Capixaba SC
- Full name: Capixaba Sport Club
- Founded: 30 September 1917; 108 years ago
- President: Daniel Costa
- Head coach: Giuliano Pariz
- League: Campeonato Capixaba
- 2025: Capixaba, 7th of 10
| Home colours | Away colours | Third colours |

= Capixaba Sport Club =

Capixaba Sport Club is a Brazilian football club from the state of Espírito Santo. Founded in 1917 in Guaçuí, the club now is based in Vila Velha and is a member of the Campeonato Capixaba, the top division of football in the state. The club won the Campeonato Capixaba Série B in 1995 and 2024.

==History==
Founded in 1917 in the city of Guaçuí, Capixaba SC won the Campeonato Capixaba Série B in 1995, but was financially unable to compete in the top-flight Campeonato Capixaba in 1996. Only two teams took part in the second division in 1996, which resulted in the club being promoted as runners-up to Estrela do Norte, but the club was instantly relegated back in 1997.

In 2010, the club became a corporation. The following year, it withdrew from both the state's second division and the Copa ES, while players complained of wage delays and poor working conditions.

Relocated to Vargem Alta while training in Castelo due to rain damage, Capixaba SC returned to Série B in 2020. Its first fixture, against Pinheiros Futebol Clube, was declared a 3–0 walkover loss as the club had not registered its players in time. After the COVID-19 break, the club relocated to Nova Venécia. Finishing third of five teams, the club made the playoffs, drawing 1–1 on aggregate with Vilavelhense who advanced due to better seeding.

In 2024, Capixaba SC won promotion back to the top flight and then defeated Vilavelhense 1–0 in the final for the Série B title. The club won a prize of R$35,000 for the feat.

Capixaba SC prepared for a return to the top flight by hiring Portuguese manager João Carlos Moura from Atlético-CE. He was dismissed a week before opening day, and later accused club president Daniel Costa of interfering in selections.
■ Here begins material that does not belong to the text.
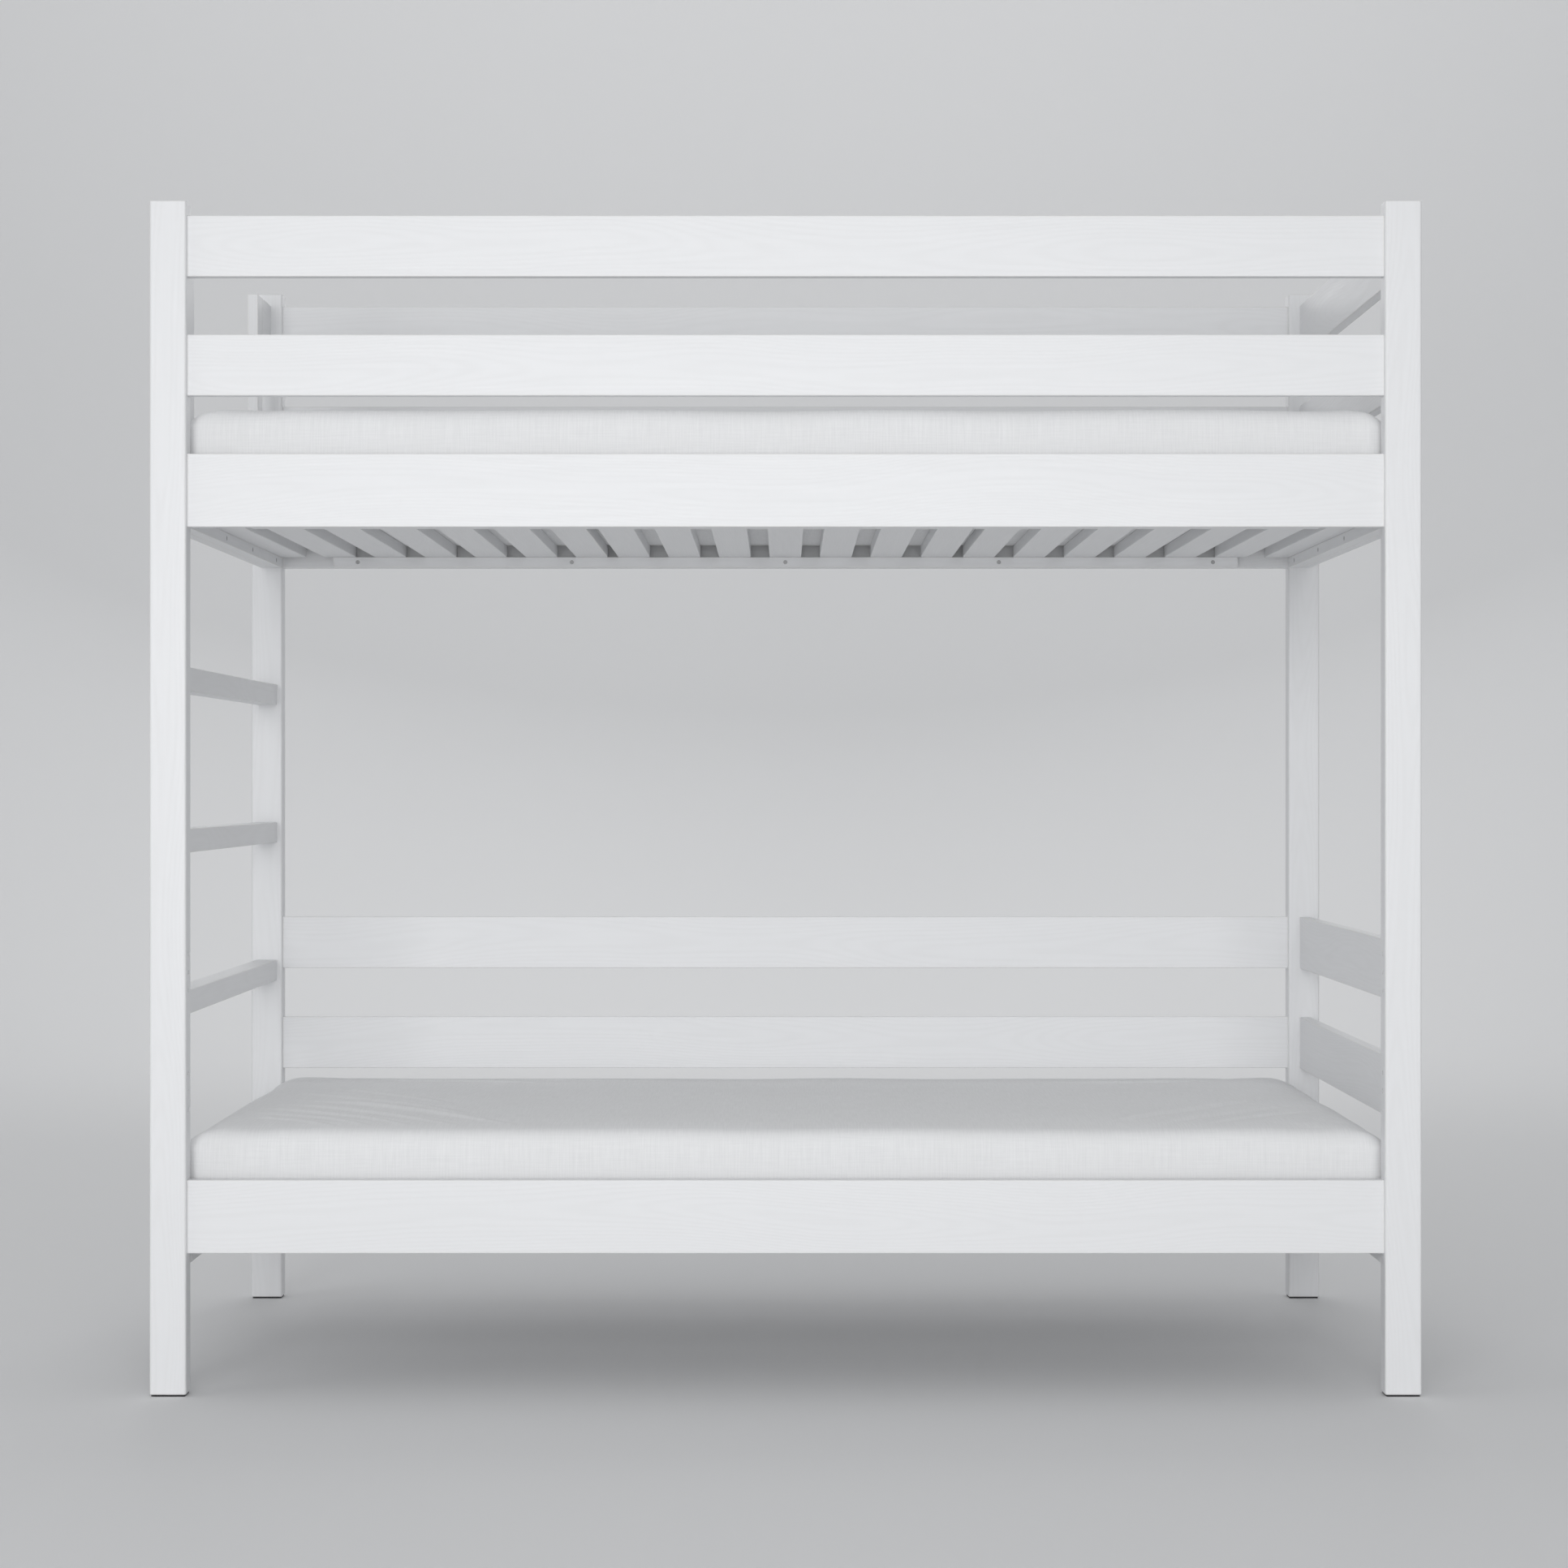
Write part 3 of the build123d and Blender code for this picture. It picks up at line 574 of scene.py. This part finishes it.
cover_cloth, tree, shader = new_material("slubbed_cotton_cover")
SLUB_WIDTH, SLUB_LENGTH = 0.0026, 0.060
WEAVE_PITCH = 0.0011
THREAD_SHADE = (0.775, 0.780, 0.789, 1.0)
THREAD_WHITE = (0.866, 0.871, 0.878, 1.0)
CLOTH_FADED = (0.79, 0.788, 0.788, 1.0)
coords = add_node(tree, "ShaderNodeTexCoord").outputs
split = add_node(tree, "ShaderNodeSeparateXYZ", {0: coords["Object"]}).outputs
turned_to = add_node(tree, "ShaderNodeVectorMath", {0: coords["Normal"]}, operation="ABSOLUTE")
facing = add_node(tree, "ShaderNodeSeparateXYZ", {0: turned_to.outputs[0]}).outputs
on_end = between(tree, facing["X"], 0.55, 0.85)
on_flat = between(tree, facing["Z"], 0.55, 0.85)


def turned_over(tree, share, first, second):
    """first on one side of the cover and second on the other, with a short change between."""
    return maths(tree, "MULTIPLY_ADD", maths(tree, "SUBTRACT", second, first), share, first)


def make_weave():
    """Slubbed threads both ways over a plain weave, on one flat side of the cover."""
    group = bpy.data.node_groups.new("slubbed_weave", "ShaderNodeTree")
    for name in ("Along", "Across"):
        group.interface.new_socket(name, in_out="INPUT", socket_type="NodeSocketFloat")
    group.interface.new_socket("Threads", in_out="OUTPUT", socket_type="NodeSocketFloat")
    along, across = group.nodes.new("NodeGroupInput").outputs[:2]
    laid = add_node(group, "ShaderNodeCombineXYZ", {0: along, 1: across}).outputs[0]
    warp = blotches(group, laid, (1 / SLUB_WIDTH, 1 / SLUB_LENGTH, 1.0), 1.0, 2.0)
    weft = blotches(group, laid, (1 / SLUB_LENGTH, 1 / SLUB_WIDTH, 1.0), 2.0, 2.0)
    over = maths(group, "SINE", maths(group, "MULTIPLY", along, 2 * math.pi / WEAVE_PITCH))
    under = maths(group, "SINE", maths(group, "MULTIPLY", across, 2 * math.pi / WEAVE_PITCH))
    plain = between(group, maths(group, "MULTIPLY", over, under), -1.0, 1.0)
    threads = mixture(group, (warp, 0.52), (weft, 0.30), (plain, 0.18))
    add_node(group, "NodeGroupOutput", {0: threads})
    return group


weave = make_weave()
laid_on = {}
for side, (first, second) in (("wall", "XZ"), ("end", "YZ"), ("flat", "XY")):
    sheet = add_node(tree, "ShaderNodeGroup", node_tree=weave)
    tree.links.new(split[first], sheet.inputs["Along"])
    tree.links.new(split[second], sheet.inputs["Across"])
    laid_on[side] = sheet.outputs["Threads"]
threads = turned_over(tree, on_end, laid_on["wall"], laid_on["end"])
threads = turned_over(tree, on_flat, threads, laid_on["flat"])
uneven = blotches(tree, coords["Object"], (9.0, 9.0, 9.0), 3.0, 2.0)
cloth_colour = blend_colour(tree, between(tree, threads, 0.34, 0.66), THREAD_SHADE, THREAD_WHITE)
faded = blend_colour(tree, between(tree, uneven, 0.3, 0.8, 0.0, 0.3), cloth_colour, CLOTH_FADED)
tree.links.new(faded, shader.inputs["Base Color"])
tree.links.new(raised(tree, threads, 0.42, 0.0009), shader.inputs["Normal"])
shader.inputs["Roughness"].default_value = 0.92
shader.inputs["Specular IOR Level"].default_value = 0.25
shader.inputs["Sheen Weight"].default_value = 0.12
shader.inputs["Sheen Roughness"].default_value = 0.5

FOAM_CELLS_PER_METRE = 700.0
FOAM_PALE = (0.84, 0.80, 0.66, 1.0)
FOAM_AGED = (0.70, 0.63, 0.46, 1.0)
foam, tree, shader = new_material("open_cell_foam")
here = add_node(tree, "ShaderNodeTexCoord").outputs["Object"]
cells = add_node(
    tree, "ShaderNodeTexVoronoi", {"Vector": here, "Scale": FOAM_CELLS_PER_METRE}, feature="F1"
).outputs["Distance"]
aged = blotches(tree, here, (5.0, 5.0, 5.0), 1.0, 2.0)
foam_tone = mixture(tree, (cells, 0.6), (aged, 0.4))
tree.links.new(blend_colour(tree, foam_tone, FOAM_PALE, FOAM_AGED), shader.inputs["Base Color"])
tree.links.new(raised(tree, cells, 0.7, 0.0008), shader.inputs["Normal"])
shader.inputs["Roughness"].default_value = 0.97

# Each crease: from, to, its bow, its half width and its height, in metres, in the plan.
CREASES = (
    ((-0.90, 0.02), (-0.42, -0.44), 0.030, 0.0090, 0.0062),
    ((-0.93, -0.05), (-0.52, -0.44), 0.026, 0.0075, 0.0052),
    ((-0.94, -0.12), (-0.60, -0.44), 0.020, 0.0072, 0.0050),
    ((-0.94, -0.19), (-0.67, -0.44), 0.015, 0.0068, 0.0044),
    ((-0.94, -0.26), (-0.73, -0.44), 0.011, 0.0065, 0.0036),
    ((-0.92, 0.14), (-0.50, -0.32), 0.034, 0.0100, 0.0040),
    ((-0.90, 0.24), (-0.56, -0.14), 0.030, 0.0090, 0.0032),
    ((-0.86, 0.37), (-0.34, 0.29), -0.012, 0.0090, 0.0036),
    ((-0.64, 0.38), (-0.16, 0.32), -0.010, 0.0080, 0.0030),
    ((0.90, 0.04), (0.50, -0.44), -0.026, 0.0085, 0.0050),
    ((0.94, -0.06), (0.58, -0.44), -0.020, 0.0075, 0.0044),
    ((0.94, -0.16), (0.66, -0.44), -0.014, 0.0070, 0.0036),
    ((0.86, 0.36), (0.44, 0.30), 0.012, 0.0090, 0.0030),
)

cover_shape = padded_block(
    "cover_pattern", COVER_HALF, COVER_LOW, COVER_HIGH,
    COVER_CORNER, COVER_TOP_EDGE, COVER_BOTTOM_EDGE, COVER_CELL, crown=COVER_CROWN,
)
swell(cover_shape, COVER_CAP, COVER_LOW)
subdivide_once(cover_shape)
swollen_points = read_points(cover_shape.data)
on_base = swollen_points[:, 2] < COVER_LOW + FLAT_BASE
swollen_points[on_base, 2] = COVER_LOW

for bed, turn, seed in (("lower", 1.0, 11), ("upper", -1.0, 29)):
    cad_low, cad_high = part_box(bed + "_mattress_cover")
    cover = bpy.data.objects.new(bed + "_mattress_stretch_cover", cover_shape.data.copy())
    bpy.context.scene.collection.objects.link(cover)
    points = swollen_points.copy()
    points[:, :2] *= turn
    rng = np.random.default_rng(seed)
    gather_corners(points, COVER_LOW, COVER_HIGH, rng)
    settle(points, COVER_LOW, COVER_HIGH, rng)
    crease_top(points, points[:, 2].max(), CREASES)
    points[:, 2] += cad_low.z
    write_points(cover.data, points)
    cover.data.materials.clear()
    cover.data.materials.append(cover_cloth)
    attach(cover, bed + "_mattress")
    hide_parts(bed + "_mattress_cover")

    core = padded_block(
        bed + "_mattress_foam_block", [h - FOAM_INSET for h in COVER_HALF],
        cad_low.z + FOAM_INSET / 3, cad_low.z + COVER_HIGH - FOAM_INSET,
        COVER_CORNER, COVER_TOP_EDGE, COVER_BOTTOM_EDGE, FOAM_CELL,
    )
    core.data.materials.append(foam)
    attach(core, bed + "_mattress")
    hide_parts(bed + "_mattress_core")
bpy.data.objects.remove(cover_shape)


# Studio floor: a plain pale floor that curves up into a plain wall all the way round. It is
# a backdrop in matt paint, and no part of the bed.
FLOOR_RADIUS, COVE_RADIUS, WALL_TOP = 9.0, 3.0, 5.3
STUDIO_PAINT = (0.80, 0.803, 0.81, 1.0)
profile = [(0.0, 0.0), (2.0, 0.0), (5.0, 0.0)]
profile += [
    (FLOOR_RADIUS - COVE_RADIUS * (1 - math.sin(a)), COVE_RADIUS * (1 - math.cos(a)))
    for a in np.linspace(0, math.pi / 2, 13)
]
profile.append((FLOOR_RADIUS, WALL_TOP))
SIDES = 96
studio_points, studio_faces = [], []
for radius, height in profile[1:]:
    for side in range(SIDES):
        angle = 2 * math.pi * side / SIDES
        studio_points.append((radius * math.cos(angle), radius * math.sin(angle), height))
studio_faces.append(tuple(range(SIDES)))
for ring in range(len(profile) - 2):
    for side in range(SIDES):
        ahead = (side + 1) % SIDES
        inner, outer = ring * SIDES, (ring + 1) * SIDES
        studio_faces.append((inner + side, outer + side, outer + ahead, inner + ahead))
studio_mesh = bpy.data.meshes.new("studio_floor")
studio_mesh.from_pydata(studio_points, [], studio_faces)
studio_mesh.shade_smooth()
studio = bpy.data.objects.new("studio_floor", studio_mesh)
bpy.context.scene.collection.objects.link(studio)
paint, tree, shader = new_material("studio_paint")
shader.inputs["Base Color"].default_value = STUDIO_PAINT
shader.inputs["Roughness"].default_value = 0.9
shader.inputs["Specular IOR Level"].default_value = 0.1
studio_mesh.materials.append(paint)


# Lights and camera: a wide soft light in front, a weaker one from the ladder's end, one from
# behind and one on the wall, with an even glow from the open top. The camera stands square
# on to the front, at half the bed's height.
def soft_light(name, place, target, size, watts, spread=180.0):
    """A large oblong light aimed at a point; spread is how wide its beam fans out, in degrees."""
    lamp = bpy.data.lights.new(name, "AREA")
    lamp.shape = "RECTANGLE"
    lamp.size, lamp.size_y = size
    lamp.energy = watts
    lamp.spread = math.radians(spread)
    made = bpy.data.objects.new(name, lamp)
    bpy.context.scene.collection.objects.link(made)
    made.location = place
    aim = Vector(target) - Vector(place)
    made.rotation_euler = aim.to_track_quat("-Z", "Y").to_euler()
    return made


soft_light("key_light", (-0.45, -6.6, 1.8), (0.0, 0.0, 1.0), (4.8, 3.4), 54.0, spread=82.0)
soft_light("side_light", (-6.6, -2.6, 2.4), (0.0, 0.0, 1.0), (3.0, 3.0), 26.0)
soft_light("back_light", (0.0, 7.0, 4.5), (0.0, 0.0, 1.2), (6.0, 4.0), 90.0)
soft_light("wall_light", (0.0, 4.6, 6.0), (0.0, 9.0, 4.8), (6.0, 1.2), 66.0)

glow = bpy.data.worlds.new("open_top")
glow.use_nodes = True
glow.node_tree.nodes["Background"].inputs["Color"].default_value = (0.98, 0.99, 1.0, 1.0)
glow.node_tree.nodes["Background"].inputs["Strength"].default_value = 0.47
bpy.context.scene.world = glow

camera = bpy.data.cameras.new("camera")
camera.lens = 69.69
camera.sensor_width = 36.0
camera.shift_y = 0.0001
camera_stand = bpy.data.objects.new("camera", camera)
camera_stand.location = (-0.0026, -5.456, 1.0016)
camera_stand.rotation_euler = (math.pi / 2, 0.0, 0.0)
bpy.context.scene.collection.objects.link(camera_stand)
bpy.context.scene.camera = camera_stand
bpy.context.scene.view_settings.view_transform = "Standard"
In the 2025 Campeonato Capixaba, the club finished 5th of 10 teams and lost the quarter-final 3–1 on aggregate to Rio Branco.

In January 2026, Capixaba signed Bruno, a goalkeeper convicted of the murder of his girlfriend in 2013 and released on licence in 2023. He was dismissed soon after his signing due to complaints about the facilities and delayed wages, which the club denied. The club finished the 2026 Campeonato Capixaba in 9th of 10 clubs, having won three and drawn one of nine games, and was relegated.